[Dataset rows]
---

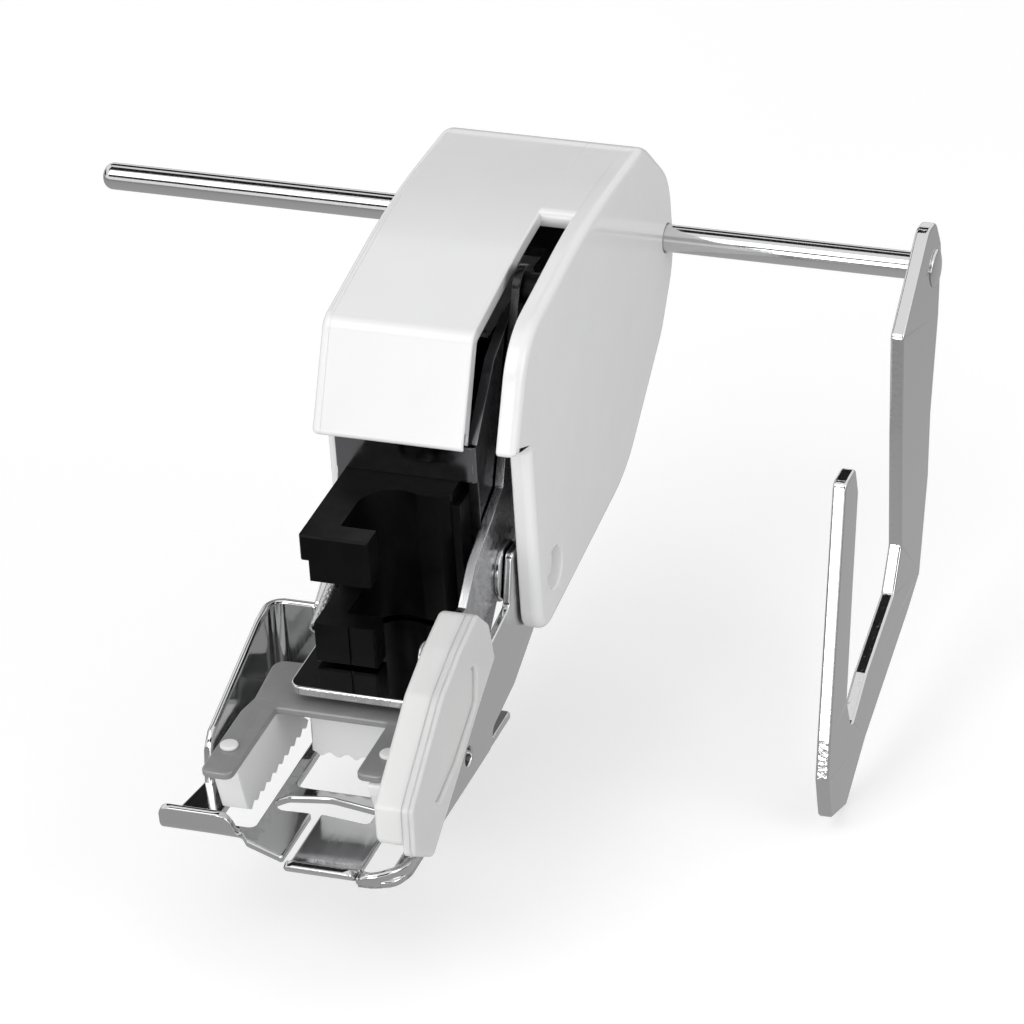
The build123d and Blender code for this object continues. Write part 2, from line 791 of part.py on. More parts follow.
with BuildPart() as feed_carrier:
    carrier_outline = (
        (left_arm_edge, arm_front),
        (left_arm_edge + arm_width, arm_front),
        (left_arm_edge + arm_width, carrier_front),
        (right_arm_left, carrier_front),
        (right_arm_left, -23.0),
        (right_arm_left + right_arm_width, -23.0),
        (right_arm_left + right_arm_width, carrier_rear),
        (ear_right, carrier_rear),
        (ear_right, carrier_tail),
        (ear_left, carrier_tail),
        (ear_left, carrier_rear),
        (carrier_left, carrier_rear),
        (carrier_left, -10.0),
        (left_arm_edge, -11.5),
    )
    add(level_plate(carrier_bottom, carrier_sheet, carrier_outline))
    ear_outline = (
        (14.5, carrier_top - 0.3),
        (19.3, carrier_top - 0.3),
        (19.4, -5.0),
        (18.6, -2.7),
        (15.4, -2.7),
        (14.4, -5.0),
    )
    add(side_plate(ear_left, carriage_ear, ear_outline))
    add(side_plate(ear_right - carriage_ear, carriage_ear, ear_outline))
    ear_hole = carriage_pin_diameter + 2 * pivot_clearance
    add(side_pin(ear_left - 1, ear_right + 1, carriage_pin, ear_hole), mode=Mode.SUBTRACT)
    # post for the hook spring, and holes of the dogs' studs
    with Locations((-9.5, 0.0, carrier_top)):
        Cylinder(spring_post_diameter / 2, 1.6, align=(Align.CENTER, Align.CENTER, Align.MIN))
    right_stud = right_dog_left + right_dog_width / 2
    stud_places = (
        (left_dog_left + 1.0, left_dog_front + 1.25),
        (left_dog_left + 1.5, dog_rear - 3.4),
        (centre_dog_left + 1.9, centre_dog_front + 5.3),
        (centre_dog_left + 7.6, centre_dog_front + 5.3),
        (right_stud, right_dog_front + 2.5),
        (right_stud, dog_rear - 3.4),
    )
    for place in stud_places:
        with Locations((*place, carrier_bottom)):
            Box(
                stud_neck,
                stud_neck,
                carrier_sheet,
                align=(Align.CENTER, Align.CENTER, Align.MIN),
                mode=Mode.SUBTRACT,
            )
feed_carrier.part.label = "feed_carrier"


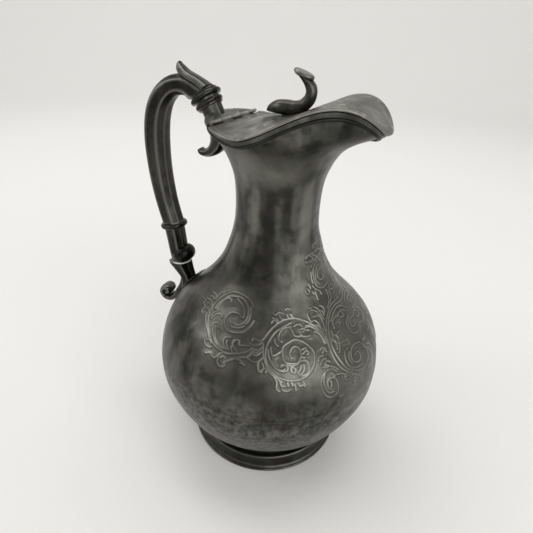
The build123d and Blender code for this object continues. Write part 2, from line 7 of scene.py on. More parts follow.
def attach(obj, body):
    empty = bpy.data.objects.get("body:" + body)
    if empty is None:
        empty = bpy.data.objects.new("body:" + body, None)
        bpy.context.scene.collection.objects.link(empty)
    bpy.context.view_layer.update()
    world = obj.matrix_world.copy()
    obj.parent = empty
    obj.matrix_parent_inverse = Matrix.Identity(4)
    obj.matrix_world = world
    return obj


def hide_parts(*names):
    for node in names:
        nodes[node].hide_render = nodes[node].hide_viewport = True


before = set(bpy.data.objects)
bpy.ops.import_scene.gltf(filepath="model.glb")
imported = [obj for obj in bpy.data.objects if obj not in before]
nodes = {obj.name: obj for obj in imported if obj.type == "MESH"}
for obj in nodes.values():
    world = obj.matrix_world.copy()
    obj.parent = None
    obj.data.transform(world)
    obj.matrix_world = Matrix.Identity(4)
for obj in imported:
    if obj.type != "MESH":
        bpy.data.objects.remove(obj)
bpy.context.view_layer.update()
mm = 0.001
print("frame loaded:", len(nodes), "nodes")

# every shape below is drawn in millimetres and made metres when it is finished
# the jug stands on z 0, its spout points to +X and its handle to -X

# curves and numbers

def catmull(values, t):  # smooth value at t (0 to 1) along a list of tuples
    last = len(values) - 1
    place = min(max(t, 0.0), 1.0) * last
    i = min(int(place), last - 1)
    u = place - i
    a, b, c, d = (values[min(max(i + k, 0), last)] for k in (-1, 0, 1, 2))
    out = []
    for p, q, r, s in zip(a, b, c, d):
        out.append(q + 0.5 * u * (r - p + u * (2 * p - 5 * q + 4 * r - s + u * (3 * (q - r) + s - p))))
    return out


def hermite(keys, x):  # keys are (x, value, slope); straight beyond the ends
    if x <= keys[0][0]:
        return keys[0][1] + keys[0][2] * (x - keys[0][0])
    for (x0, y0, m0), (x1, y1, m1) in zip(keys, keys[1:]):
        if x <= x1:
            span = x1 - x0
            u = (x - x0) / span
            low = y0 * (1 + 2 * u) + m0 * span * u
            high = y1 * (3 - 2 * u) + m1 * span * (u - 1)
            return low * (1 - u) ** 2 + high * u * u
    return keys[-1][1] + keys[-1][2] * (x - keys[-1][0])


def withSlopes(points):
    keys = []
    for i, (x, y) in enumerate(points):
        before, after = points[max(i - 1, 0)], points[min(i + 1, len(points) - 1)]
        keys.append((x, y, (after[1] - before[1]) / (after[0] - before[0])))
    return keys


def bump(distance, width):  # soft hump, 1 in the middle and near 0 by two widths
    return math.exp(-(distance / width) ** 2)


# the vessel's form, the same driving sizes as the solids

vessel = {  # mm
    "bellyRadius": 72.0, "bellyHeight": 66.0,
    "neckRadius": 23.8, "neckHeight": 168.0, "mouthRadius": 39.1, "mouthHeight": 211.0,
    "mouthBase": 188.0, "wall": 1.08,
    "baseRadius": 41.0, "baseHeight": 13.4,
    "floor": [(0.0, 10.5), (25.0, 10.5), (31.0, 10.5), (36.5, 11.4), (39.4, 12.4)],  # radius and height
    "spoutReach": 14.4, "spoutRoot": 203.0, "spoutFull": 214.5,
    "rimBack": 212.7, "rimDip": 208.6, "rimDipX": -12.0,
    "rimCrest": 225.4, "rimCrestX": 35.0, "rimTip": 213.7,
    "turns": 256, "bowlStep": 1.2, "neckStep": 0.9,  # steps round a turned piece, and mm along its wall
}
# shares of the way from one driving radius to the next, against shares of the height between them
bowlKeys = withSlopes([
    (0.0, 0.0), (0.09, 0.21), (0.24, 0.456), (0.43, 0.706), (0.68, 0.9), (0.86, 0.985), (1.0, 1.0)])
shoulderKeys = withSlopes([
    (0.0, 1.0), (0.04, 0.998), (0.13, 0.968), (0.22, 0.912), (0.295, 0.832), (0.365, 0.71), (0.43, 0.567),
    (0.5, 0.42), (0.56, 0.315), (0.625, 0.218), (0.69, 0.146), (0.76, 0.09), (0.83, 0.046), (0.91, 0.012),
    (1.0, 0.0)])
flareKeys = withSlopes([
    (0.0, 0.0), (0.23, 0.02), (0.42, 0.092), (0.605, 0.27), (0.745, 0.47), (0.86, 0.706), (0.95, 0.92),
    (1.0, 1.0), (1.07, 1.033), (1.25, 1.058), (1.6, 1.08)])
spoutKeys = withSlopes([
    (0.0, 0.0), (0.38, 0.1), (0.6, 0.33), (0.79, 0.84), (0.95, 0.985), (1.2, 1.0), (3.0, 1.0)])
backX = -vessel["mouthRadius"]
tipX = vessel["mouthRadius"] + vessel["spoutReach"] + 0.5
rimKeys = [  # x, height and slope along the rim, from the back to the tip of the spout
    (backX, vessel["rimBack"], -0.1), (vessel["rimDipX"], vessel["rimDip"], 0.0),
    (vessel["rimCrestX"], vessel["rimCrest"], 0.0), (tipX, vessel["rimTip"], -1.5)]


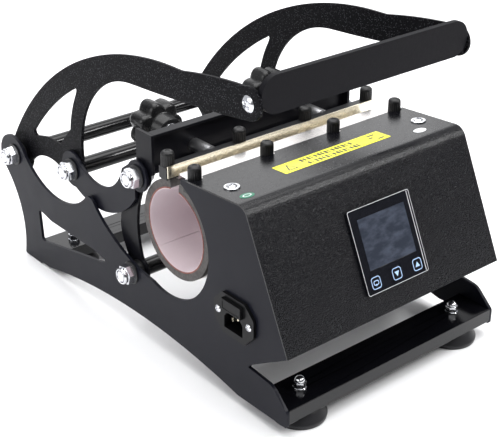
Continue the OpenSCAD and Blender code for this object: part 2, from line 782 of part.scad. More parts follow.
// Warning label and two oval stickers on the top
module labels() color([0.95, 0.85, 0.2]) in_frame() {
    on_top(label_at.x, label_at.y) translate([-label_size.x / 2, -label_size.y / 2, 0])
        cube([label_size.x, label_size.y, 0.2]);
    for (at = sticker_at) on_top(at.x, at.y) linear_extrude(0.2) polygon([
        for (a = [0:15:345]) [7 * cos(a), 4.5 * sin(a)]
    ]);
}

// Frame on the box's top at [x, y]
module on_top(x, y) {
    d = (box_fold - box_rear) / norm(box_fold - box_rear);
    t = (y - box_rear.x) / d.x;
    translate([x, y, box_rear.y + t * d.y]) rotate([atan2(-d.y, -d.x), 0, 0]) children();
}

left_base_plate();
right_base_plate();
front_cross_plate();
rear_cross_plate();
rubber_feet();
foot_bolts();
foot_acorn_nuts();
pivot_rods();
pivot_spacers();
pivot_nuts();
front_shell();
box_floor();
heat_shield();
shell_brackets();
shell_screws();
controller_case();
controller_panel();
display_window();
timer_key();
down_key();
up_key();
controller_board();
heater_relay();
power_inlet();
inlet_blades();
fuse_drawer();
fuse();
inlet_screws();
front_clamp_bar();
front_strip();
front_cap_nuts();
front_band();
front_foam();
front_mat();
rear_band();
rear_strip();
rear_foam();
rear_mat();
rear_clamp_bar();
rear_cap_nuts();
pressure_rods();
left_rocker();
right_rocker();
press_beam();
rocker_tube();
rocker_pins();
rod_sleeves();
left_knob();
right_knob();
left_link();
right_link();
link_pins();
left_arm();
right_arm();
handle_bar();
handle_screws();
handle_tubes();
crank_rod();
crank_nuts();
labels();
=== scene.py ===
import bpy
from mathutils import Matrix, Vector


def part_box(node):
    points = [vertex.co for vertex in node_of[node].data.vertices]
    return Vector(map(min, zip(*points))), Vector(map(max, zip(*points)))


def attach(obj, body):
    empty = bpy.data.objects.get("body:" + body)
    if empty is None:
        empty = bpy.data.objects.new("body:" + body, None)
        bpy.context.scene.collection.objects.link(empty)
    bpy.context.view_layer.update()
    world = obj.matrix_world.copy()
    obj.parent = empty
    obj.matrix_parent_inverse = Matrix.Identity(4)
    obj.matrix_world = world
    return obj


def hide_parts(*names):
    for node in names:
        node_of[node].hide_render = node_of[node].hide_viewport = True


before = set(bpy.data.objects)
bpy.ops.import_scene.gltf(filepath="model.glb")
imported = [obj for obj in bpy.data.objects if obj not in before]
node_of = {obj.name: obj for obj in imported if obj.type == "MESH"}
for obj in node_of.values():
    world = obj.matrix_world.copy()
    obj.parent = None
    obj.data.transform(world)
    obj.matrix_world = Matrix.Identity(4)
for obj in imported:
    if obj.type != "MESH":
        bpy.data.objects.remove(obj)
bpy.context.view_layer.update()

import math

import bmesh
import bpy
from mathutils import Matrix, Vector

MM = 0.001


# ---- Camera ----

AZIMUTH, ELEVATION, ROLL = (math.radians(a) for a in (-39.805, 27.177, 0.076))
TARGET = Vector((-0.02705, -0.05874, 0.10662))
DISTANCE = 1.10937

back = Vector((
    math.sin(AZIMUTH) * math.cos(ELEVATION),
    -math.cos(AZIMUTH) * math.cos(ELEVATION),
    math.sin(ELEVATION),
))
cam = bpy.data.objects.new("camera", bpy.data.cameras.new("camera"))
bpy.context.scene.collection.objects.link(cam)
cam.data.lens = 86.0
cam.data.sensor_width = 36.0
cam.data.clip_end = 50.0
side = Vector((math.cos(AZIMUTH), math.sin(AZIMUTH), 0.0))
up = back.cross(side)
side, up = (
    side * math.cos(ROLL) + up * math.sin(ROLL),
    up * math.cos(ROLL) - side * math.sin(ROLL),
)
cam.matrix_world = Matrix((
    (side.x, up.x, back.x, TARGET.x + back.x * DISTANCE),
    (side.y, up.y, back.y, TARGET.y + back.y * DISTANCE),
    (side.z, up.z, back.z, TARGET.z + back.z * DISTANCE),
    (0.0, 0.0, 0.0, 1.0),
))
bpy.context.scene.camera = cam
bpy.context.scene.view_settings.view_transform = "Standard"


# ---- Materials ----


class Shader:
    """A principled material with a few procedural layers."""

    def __init__(self, name, color, rough=0.4, metal=0.0, **sockets):
        self.mat = bpy.data.materials.new(name)
        self.mat.use_nodes = True
        self.nodes = self.mat.node_tree.nodes
        self.links = self.mat.node_tree.links
        self.bsdf = self.nodes["Principled BSDF"]
        self.color = (*color, 1.0)
        self.bsdf.inputs["Base Color"].default_value = self.color
        self.bsdf.inputs["Roughness"].default_value = rough
        self.bsdf.inputs["Metallic"].default_value = metal
        for key, value in sockets.items():
            self.bsdf.inputs[key.replace("_", " ")].default_value = value
        self.rough = rough
        self.bump_out = None
        self.color_out = None
        self.coord = self.nodes.new("ShaderNodeTexCoord").outputs["Object"]

    def add(self, kind, **values):
        node = self.nodes.new("ShaderNode" + kind)
        for key, value in values.items():
            if hasattr(node, key):
                setattr(node, key, value)
            else:
                node.inputs[key.replace("_", " ")].default_value = value
        return node

    def link(self, a, b):
        self.links.new(a, b)

    def stretched(self, scale):
        node = self.add("Mapping")
        node.inputs["Scale"].default_value = scale
        self.link(self.coord, node.inputs["Vector"])
        return node.outputs["Vector"]

    def noise(self, scale, detail=2.0, rough=0.5, vector=None):
        node = self.add("TexNoise", Scale=scale, Detail=detail, Roughness=rough)
        self.link(vector or self.coord, node.inputs["Vector"])
        return node.outputs["Fac"]

    def voronoi(self, scale, vector=None):
        node = self.add("TexVoronoi", Scale=scale)
        self.link(vector or self.coord, node.inputs["Vector"])
        return node.outputs["Distance"]

    def ramp(self, fac, low, high, a=0.0, b=1.0):
        node = self.add("MapRange")
        for key, value in zip(("From Min", "From Max", "To Min", "To Max"), (low, high, a, b)):
            node.inputs[key].default_value = value
        self.link(fac, node.inputs["Value"])
        return node.outputs["Result"]

    def masked(self, fac):
        """Fades fac out where the surface lies level."""
        split = self.add("SeparateXYZ")
        self.link(self.nodes.new("ShaderNodeTexCoord").outputs["Normal"], split.inputs["Vector"])
        node = self.add("Math", operation="MULTIPLY")
        self.link(fac, node.inputs[0])
        self.link(self.ramp(split.outputs["Z"], 0.97, 0.8, 0.12, 1.0), node.inputs[1])
        return node.outputs["Value"]

    def mix(self, fac, color):
        """Lays color over what is there, by fac."""
        node = self.nodes.new("ShaderNodeMix")
        node.data_type = "RGBA"
        self.link(fac, node.inputs["Factor"])
        if self.color_out is None:
            node.inputs["A"].default_value = self.color
        else:
            self.link(self.color_out, node.inputs["A"])
        node.inputs["B"].default_value = (*color, 1.0)
        self.color_out = node.outputs["Result"]
        self.link(self.color_out, self.bsdf.inputs["Base Color"])
        return self

    def roughness(self, fac, low, high):
        self.link(self.ramp(fac, 0.0, 1.0, low, high), self.bsdf.inputs["Roughness"])
        return self

    def bump(self, fac, distance, strength=1.0):
        node = self.add("Bump")
        node.inputs["Distance"].default_value = distance
        node.inputs["Strength"].default_value = strength
        self.link(fac, node.inputs["Height"])
        if self.bump_out is not None:
            self.link(self.bump_out, node.inputs["Normal"])
        self.bump_out = node.outputs["Normal"]
        self.link(self.bump_out, self.bsdf.inputs["Normal"])
        return self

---

Description of the task: Find every line that holds "None" and copy it.

Result for this exercise:
    if empty is None:
        empty = bpy.data.objects.new("body:" + body, None)
    obj.parent = None
    if empty is None:
        empty = bpy.data.objects.new("body:" + body, None)
    obj.parent = None
        self.bump_out = None
        self.color_out = None
    def noise(self, scale, detail=2.0, rough=0.5, vector=None):
    def voronoi(self, scale, vector=None):
        if self.color_out is None:
        if self.bump_out is not None:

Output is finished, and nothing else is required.